Ehrgeiziges Ziel - Climeworks

Im Rahmen ihres Maschinen­baustudiums und der anschließenden Promotion beschäftigen sich die beiden Deutschen Christoph Gebald und Jan Wurzbacher im Labor­maßstab mit Technologien zur chemischen und physik­alischen CO₂-Entfernung aus der Umgebungsluft. Im November 2009 gründen sie Climeworks als Spin-off der Technischen Hochschule (ETH) Zürich. Heute ist das Unternehmen mit kommerziellen Anlagen in der Schweiz und in Island weltweit führend in der Direct-Air-Capture-Technologie. Climeworks’ Vision ist es, eine Milliarde Menschen dazu zu inspirieren, CO₂ aus der Luft zu entfernen.

climeworks.com

CLIMEWORKS UND COCA‑COLA: Erfrischender Rückenwind

Im Jahr 2011 wird Patrick Wittweiler, Country Sustainability & QSE Manager bei Coca‑Cola HBC Schweiz, erstmals auf das noch sehr junge Unternehmen Climeworks aufmerksam. Von deren bahnbrechender Idee des Direct Air Capture lässt er sich sofort begeistern. Innerhalb des Coca‑Cola -Systems versucht er Unterstützer dafür zu gewinnen, aus der Luft gewonnenes CO2 für die Karbonisierung von Getränken zu nutzen. Das gestaltet sich nicht ganz einfach, stellt der Konzern doch extrem hohe Qualitätsanforderungen insbesondere an die Inhaltsstoffe seiner Produkte.

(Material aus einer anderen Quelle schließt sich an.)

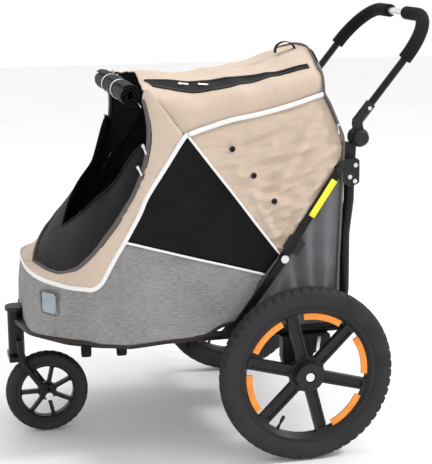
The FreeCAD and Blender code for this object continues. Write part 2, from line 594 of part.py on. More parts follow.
def make_handle():
    """Tubes, bar, grips, sleeves and buttons of the tilting handle."""
    tube_r, fit = d["handle_tube_r"], 0.02
    sleeve_r = tube_r + d["sleeve_wall"]
    for name, side in SIDES:
        y = side * leg_y
        feature(f"{name}_handle_tube", handle_part(d["sleeve_from"], d["bar_half"] + 8, side, tube_r))
        feature(f"{name}_foam_grip", handle_grip(side, tube_r + d["foam_t"], tube_r + fit))
        sleeve_route = [handle_point(d["sleeve_from"] - 3, y), handle_point(d["sleeve_to"], y)]
        sleeve = tube(sleeve_route, sleeve_r, 0)
        sleeve = sleeve.cut(tube([handle_point(d["sleeve_from"], y), handle_point(d["sleeve_to"] + 9, y)],
                                 tube_r + fit, 0))
        arm_in = leg_y + d["plate_gap"] / 2
        sleeve = sleeve.cut(disc(knob, d["knuckle_r"] + 1, side * (arm_in - 30), side * arm_in))
        ear = disc(knob, d["knuckle_r"], side * arm_in, side * (arm_in + d["knuckle_t"]))
        stem_bore = disc(knob, 5 + d["run_gap"], side * arm_in, side * (arm_in + d["knuckle_t"]))
        a, b = V(knob[0], 0, knob[1]), handle_point(d["sleeve_from"] - 2, 0)
        arm = link((a.x, a.z), (b.x, b.z), 22, side * (arm_in + d["knuckle_t"] / 2), d["knuckle_t"])
        arm = arm.cut(tube([handle_point(d["sleeve_from"], y), handle_point(d["sleeve_to"] + 9, y)],
                           tube_r + fit, 0))
        snap_at = handle_point(d["sleeve_to"] - 12, y)
        hole = disc((snap_at.x, snap_at.z), d["snap_r"] + 0.3, side * (leg_y + 4),
                    side * (leg_y + 20))
        feature(f"{name}_handle_sleeve", sleeve.fuse([ear, arm]).removeSplitter().cut([hole, stem_bore]))
        tip = side * (leg_y + sleeve_r + 2.5)
        root = side * (leg_y + tube_r + fit + d["snap_travel"] + 0.1)
        feature(f"{name}_snap_button", disc((snap_at.x, snap_at.z), d["snap_r"], root, tip))
        knob_in = arm_in + d["knuckle_t"] + 0.3 + d["knob_travel"]
        dome = disc(knob, d["knuckle_r"] - 3, side * knob_in, side * (knob_in + d["knob_h"]))
        far = max(dome.Edges, key=lambda e: abs(e.CenterOfMass.y))
        stem = disc(knob, 5, side * (arm_in + d["knob_travel"] + 0.3), side * knob_in)
        feature(f"{name}_fold_knob", dome.makeFillet(d["knob_h"] * 0.6, [far]).fuse(stem))
    bar = d["bar_half"] + 8
    feature("handle_bar", disc((handle_point(d["handle_len"], 0).x, handle_point(d["handle_len"], 0).z),
                               tube_r, -bar, bar))


def handle_grip(side, radius, bore):
    """A foam grip round the bend of the handle, from the straight to the bare bar."""
    y = side * leg_y
    route = [handle_point(d["foam_from"], y), handle_point(d["handle_len"], y),
             handle_point(d["handle_len"], side * d["bar_half"])]
    return tube(route, radius, d["handle_bend"]).cut(tube(extended(route, 5), bore, d["handle_bend"]))


def extended(route, extra):
    """The same route with both ends carried further out in line."""
    first = route[0] + (route[0] - route[1]).normalize() * extra
    last = route[-1] + (route[-1] - route[-2]).normalize() * extra
    return [first] + route[1:-1] + [last]


# ---------------------------------------------------------------- cabin
# Side outline of the cabin in runs: nose, slanted front, roof and back, each point tied to one axle.
floor_z = ring_z - 2
back_x = leg_x - d["leg_r"] - 22
nose = [(xf + d["nose_x"] + 4, floor_z - 2), (xf + d["nose_x"], ring_z + 140), (xf - 6, ring_z + 149)]
front = [(xf + 125, ring_z + 334), (xf + 203, ring_z + 480), (xf + 207, ring_z + 566)]
roof = [(xr - 149, ring_z + 585), (xr - 12, ring_z + 611), (xr + 70, ring_z + 620)]
back = [(xr + 92, ring_z + 536), (back_x - 2, ring_z + 430), (back_x, floor_z - 2)]
hem_z = floor_z - 6
tall = ring_z + 1000


def inset(points, amount):
    """An outline moved inwards by an amount."""
    wire = Part.makePolygon([V(x, 0, z) for x, z in points + points[:1]])
    return Part.Face(wire).makeOffset2D(-amount)


def cabin_block(amount):
    """The cabin as one solid: side outline and plan outline, both moved inwards by an amount."""
    side_face = inset(nose + front + roof + back, amount)
    side_face.translate(V(0, -400, 0))
    across = side_face.extrude(V(0, 800, 0))
    half = cabin_half_w
    plan = [(xf + d["nose_x"], 96), (xf - 8, 176), (xf + 44, 218), (xf + 106, half), (back_x, half)]
    outline = [V(x, -y, 0) for x, y in plan] + [V(x, y, 0) for x, y in reversed(plan)]
    plan_face = Part.Face(Part.makePolygon(outline + outline[:1])).makeOffset2D(-amount)
    return across.common(plan_face.extrude(V(0, 0, tall)))


def cabin_skin():
    """The hollow cabin, open below and at the slanted front."""
    inner = cabin_block(d["skin"])
    below = inner.copy()
    below.translate(V(0, 0, -2 * d["skin"]))
    skin = cabin_block(0).cut([inner, below])
    face_half = cabin_half_w - d["skin"]
    mouth = slab([(xf - 6, ring_z + 153), (xf + 60, ring_z + 153), (xf + 160, ring_z + 330),
                  (xf + 222, ring_z + 480), (xf + 222, ring_z + 566), (xf + 100, ring_z + 566),
                  (xf - 60, ring_z + 200)], -face_half, face_half)
    return skin.cut(mouth)


def without_crumbs(shape, least=3000):
    """A cut shape without the small scraps that the cuts leave behind."""
    solids = [solid for solid in shape.Solids if solid.Volume > least]
    return solids[0] if len(solids) == 1 else Part.makeCompound(solids)


def side_prism(points):
    """A region of the side view as a solid across the whole width."""
    return slab(points, -400, 400)


def frame_room():
    """The frame near the cabin with a little room round it, to be left out of the fabric."""
    room = d["fabric_gap"]
    solids = [tube(ring_route(), d["ring_r"] + room, RING_BENDS)]
    solids.append(Part.makeCylinder(d["head_cap_r"] + room, d["head_cap_h"] + 60,
                                    V(stem_x, 0, ring_z + d["head_top"] - 60 + room)))
    solids.append(disc((cross_x, ring_z), d["ring_r"] - 2 + room, -half_track, half_track))
    hinge_x = rail_top[0] - 13
    for side in (LEFT, RIGHT):
        solids.append(tube(leg_route(side), d["leg_r"] + room, [0, 60, 90, 90, 0]))
        solids.append(disc(fold_pivot, d["leg_r"] + 4 + room, side * (leg_y - d["leg_r"] - 10),
                           side * (d["ring_y"] + 8)))
        solids.append(slab([(fold_pivot[0] - 19, ring_z - 9), (fold_pivot[0] + 17, ring_z - 9),
                            (fold_pivot[0] + 17, fold_pivot[1] + 15), (fold_pivot[0] - 19, fold_pivot[1] + 15)],
                           side * (leg_y + d["leg_r"]), side * (d["ring_y"] + 6)))
        solids.append(slab([(hinge_x, rail_top[1] - 44), (hinge_x + 90, rail_top[1] - 44),
                            (hinge_x + 90, rail_top[1] + 26), (hinge_x, rail_top[1] + 26)],
                           side * (leg_y - d["leg_r"] - 4), side * (upper_rail_y + d["rail_t"])))
    return solids


def make_cabin():
    """Cabin panels cut from one skin along the seams, and the soft parts inside and on it."""
    whole_skin = cabin_skin()
    skin = whole_skin.cut(frame_room())
    corner = (xf + 64, ring_z + 128)
    low_front, low_back = (xf + 150, ring_z + 227), (xf + 465, ring_z + 133)
    apex, high_back = (xf + 296, ring_z + 445), (xf + 502, ring_z + 178)
    mesh = side_prism([apex, low_front, low_back, high_back])
    rail_line = [(rail_top[0] + 4, rail_top[1] - 8), (rail_mid[0] + 6, rail_mid[1] + 10),
                 (rail_foot[0] - 4, rail_foot[1] + 10)]
    base_cut = side_prism([(xf - 400, ring_z + 146), (xf - 20, ring_z + 140), corner, (xf + 98, ring_z + 142),
                           low_front, low_back, high_back] + rail_line[1:]
                          + [(rail_foot[0] - 4, hem_z - 50), (xf - 400, hem_z - 50)])
    gusset_cut = side_prism([(back_x - 20, rail_top[1] - 8)] + rail_line
                            + [(rail_foot[0] - 4, hem_z - 50), (back_x - 20, hem_z - 50)])
    rear_cut = side_prism([(xr + 45, ring_z + 640), (xr + 62, ring_z + 536), (xr + 84, ring_z + 470),
                           (back_x - 20, ring_z + 410), (back_x - 20, hem_z - 50), (back_x + 60, hem_z - 50),
                           (back_x + 60, ring_z + 640)])
    windows = skin.common(mesh)
    solid_walls = skin.cut(mesh)
    rear = solid_walls.common(rear_cut)
    rest = solid_walls.cut(rear_cut)
    base = rest.common(base_cut)
    rest = rest.cut(base_cut)
    gussets = rest.common(gusset_cut)
    canopy = rest.cut(gusset_cut)
    feature("cabin_base", without_crumbs(base))
    feature("cabin_canopy", without_crumbs(canopy))
    feature("side_windows", windows)
    feature("side_gussets", without_crumbs(gussets))
    feature("rear_panel", without_crumbs(rear))
    start = V(xf - 4, 0, ring_z + 151)
    end = V(xf + 176, 0, ring_z + 404)
    run = (end - start).normalize()
    away = V(-run.z, 0, run.x)
    half = cabin_half_w - d["skin"] - 22
    reach = (end - start).Length
    def at(along, y):
        return start + run * along + V(0, y, 0)
    rim_points = [at(0, -half + 60), at(0, half - 60), at(90, half), at(reach, half - 6), at(reach, half - 28),
                  at(200, 148), at(84, 0), at(200, -148), at(reach, 28 - half), at(reach, 6 - half),
                  at(90, -half)]
    panel = Part.Face(Part.makePolygon(rim_points + rim_points[:1])).extrude(away * 3).cut(whole_skin)
    feature("front_mesh_panel", panel)
    flap_at = (xf + 207 - 6 - d["flap_r"], ring_z + 538)
    flap_half = cabin_half_w - d["flap_inset"]
    feature("rolled_flap", disc(flap_at, d["flap_r"], -flap_half, flap_half))
    board_top = ring_z + d["ring_r"] + d["board_t"]
    board_half = d["ring_y"] - d["board_inset"]
    board = [(xf - 20, 60), (xf + 30, 130), (xf + 110, board_half), (back_x - 10, board_half)]
    outline = [V(x, -y, ring_z + d["ring_r"]) for x, y in board]
    outline += [V(x, y, ring_z + d["ring_r"]) for x, y in reversed(board)]
    board_face = Part.Face(Part.makePolygon(outline + outline[:1]))
    feature("floor_board", board_face.extrude(V(0, 0, d["board_t"])))
    cushion_face = board_face.makeOffset2D(-6)
    cushion_face.translate(V(0, 0, d["board_t"]))
    feature("floor_cushion", cushion_face.extrude(V(0, 0, d["cushion_t"])))


springs = []
make_wheels()
rim_inserts(LEFT)
rim_inserts(RIGHT)
make_caster()
make_base()
make_brake()
feature("brake_springs", Part.makeCompound(springs))
make_legs()
make_rails()
make_handle()
make_cabin()
doc.recompute()

# ---------------------------------------------------------------- checks and files
PARTS = [o for o in doc.Objects if o.TypeId in ("Part::Feature", "PartDesign::Body", "Part::Cylinder")]
for o in doc.Objects:
    if "Invalid" in o.State or "Error" in o.State:
        raise RuntimeError(f"{o.Label} failed: {o.State}")
for o in PARTS:
    if o.Shape.isNull() or not o.Shape.isValid() or o.Shape.Volume <= 0:
        raise RuntimeError(f"{o.Label} has no valid solid")
os.makedirs("parts", exist_ok=True)
for o in PARTS:
    o.Shape.exportStep(os.path.join("parts", o.Label + ".step"))
    box = o.Shape.BoundBox
    print(o.Label, len(o.Shape.Solids), round(o.Shape.Volume),
          [round(v) for v in (box.XMin, box.XMax, box.YMin, box.YMax, box.ZMin, box.ZMax)])
print(len(PARTS), "sub-parts")
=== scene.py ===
import bpy
import bmesh
import json
import math
from mathutils import Matrix, Vector, noise
from mathutils.bvhtree import BVHTree


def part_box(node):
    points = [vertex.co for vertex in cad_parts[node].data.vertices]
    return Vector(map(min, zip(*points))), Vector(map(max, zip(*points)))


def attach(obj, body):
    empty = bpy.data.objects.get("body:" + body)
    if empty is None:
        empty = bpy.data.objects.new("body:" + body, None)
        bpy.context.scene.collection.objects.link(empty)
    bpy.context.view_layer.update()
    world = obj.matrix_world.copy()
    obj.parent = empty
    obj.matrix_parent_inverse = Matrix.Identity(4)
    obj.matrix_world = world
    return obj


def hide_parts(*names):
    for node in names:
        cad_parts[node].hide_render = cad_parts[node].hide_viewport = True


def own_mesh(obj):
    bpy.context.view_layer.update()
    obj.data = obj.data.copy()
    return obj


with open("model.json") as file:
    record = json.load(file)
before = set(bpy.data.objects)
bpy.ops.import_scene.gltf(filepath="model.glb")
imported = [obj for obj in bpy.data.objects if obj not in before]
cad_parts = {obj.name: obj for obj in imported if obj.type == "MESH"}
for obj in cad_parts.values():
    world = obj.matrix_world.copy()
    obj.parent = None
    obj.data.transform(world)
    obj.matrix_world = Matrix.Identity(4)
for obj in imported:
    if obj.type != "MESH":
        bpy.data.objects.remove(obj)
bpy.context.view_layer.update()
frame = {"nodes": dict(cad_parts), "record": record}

# All lengths below are millimetres, measured in X from the front axle and in Z from the ground.
# place() turns them into the shared frame's metres. Left is -Y, the front of the stroller is -X.
MM = 0.001
tyre_low, tyre_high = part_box("front_tyre")
FRONT_X = (tyre_low[0] + tyre_high[0]) / 2
rear_low, rear_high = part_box("left_rear_tyre")
REAR_X = ((rear_low[0] + rear_high[0]) / 2 - FRONT_X) / MM
REAR_R = (rear_high[2] - rear_low[2]) / 2 / MM
REAR_Y = (rear_low[1] + rear_high[1]) / 2 / MM
SIDES = (("left", -1), ("right", 1))
BASE_T, PANEL_T, CLOTH_T, NET_T = 0.0022, 0.0018, 0.0016, 0.0006  # cloth thicknesses in metres


def place(x, y, z):
    """A point in metres from millimetres behind the front axle, to the right and above the ground."""
    return Vector((FRONT_X + x * MM, y * MM, z * MM))


# ---------------- curves and surfaces
def catmull(a, b, c, d, t):
    """A point of the Catmull-Rom curve between b and c."""
    return 0.5 * (2 * b + (c - a) * t + (2 * a - 5 * b + 4 * c - d) * t * t + (3 * b - a - 3 * c + d) * t ** 3)


def smooth(keys, count):
    """Points spaced evenly along a Catmull-Rom curve through the keys."""
    keys = [Vector(k) for k in keys]
    ends = [keys[0] * 2 - keys[1]] + keys + [keys[-1] * 2 - keys[-2]]
    steps = 14
    fine = [catmull(*ends[i - 1:i + 3], k / steps) for i in range(1, len(ends) - 2) for k in range(steps)]
    fine.append(keys[-1])
    return resample(fine, count)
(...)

Als nach vielen Monaten erste Proben aus einer Pilotanlage zur CO2-Analyse in die Unternehmenszentrale nach Atlanta geschickt werden, sehen die Ergebnisse vielversprechend aus. In der Folge wird Coca‑Cola HBC Schweiz zwar nicht selbst als Investor aktiv, stellt sich aber an die Seite von Climeworks, indem man gegenüber Behörden, Investoren und potenziellen weiteren Kunden sein Interesse am Projekt betont. Das kommt gut an und gibt den Gründern Auftrieb.

Nachdem 2017 am Standort Hinwil die erste Direct-Air-Capture-Anlage im kommerziellen Maßstab entstanden ist, wird die Geschäftsbeziehung konkreter. „Die größte Herausforderung war, dass hier ein kleines Start-up mit riesigen Ambitionen einem Weltkonzern gegenüberstand“, erinnert sich Wittweiler. „Da trafen zwei grundverschiedene Kulturen aufeinander. Der erste Vertragsentwurf von Climeworks umfasste zum Beispiel nur drei Seiten, das finale Dokument mehr als 100.“ Die erste Lieferung des aus der Luft gewonnenen Kohlendioxids erfolgt schließlich im Februar 2019 an den Abfüllbetrieb in Vals, zu dessen klarer Nachhaltigkeitsstrategie das klimaschonende Konzept, CO2 aus der Umgebungsluft zu holen, perfekt passt.

In der Zwischenzeit wurden mehrere 100 Tonnen aus der Atmosphäre gefiltertes CO2 mit dem Valser Mineralwasser in Flaschen gefüllt. Zwar habe es großer Beharrlichkeit bedurft, alle Stakeholder im Unternehmen davon zu überzeugen, stellt Wittweiler fest, aber heute ist er extrem stolz darauf, dass Coca‑Cola HBC Schweiz Geburtshelfer für eine Technologie sein konnte, die heute schon in aller Munde ist und sich schnell zu einem globalen Trend entwickeln wird – davon ist der Nachhaltigkeitsmanager überzeugt.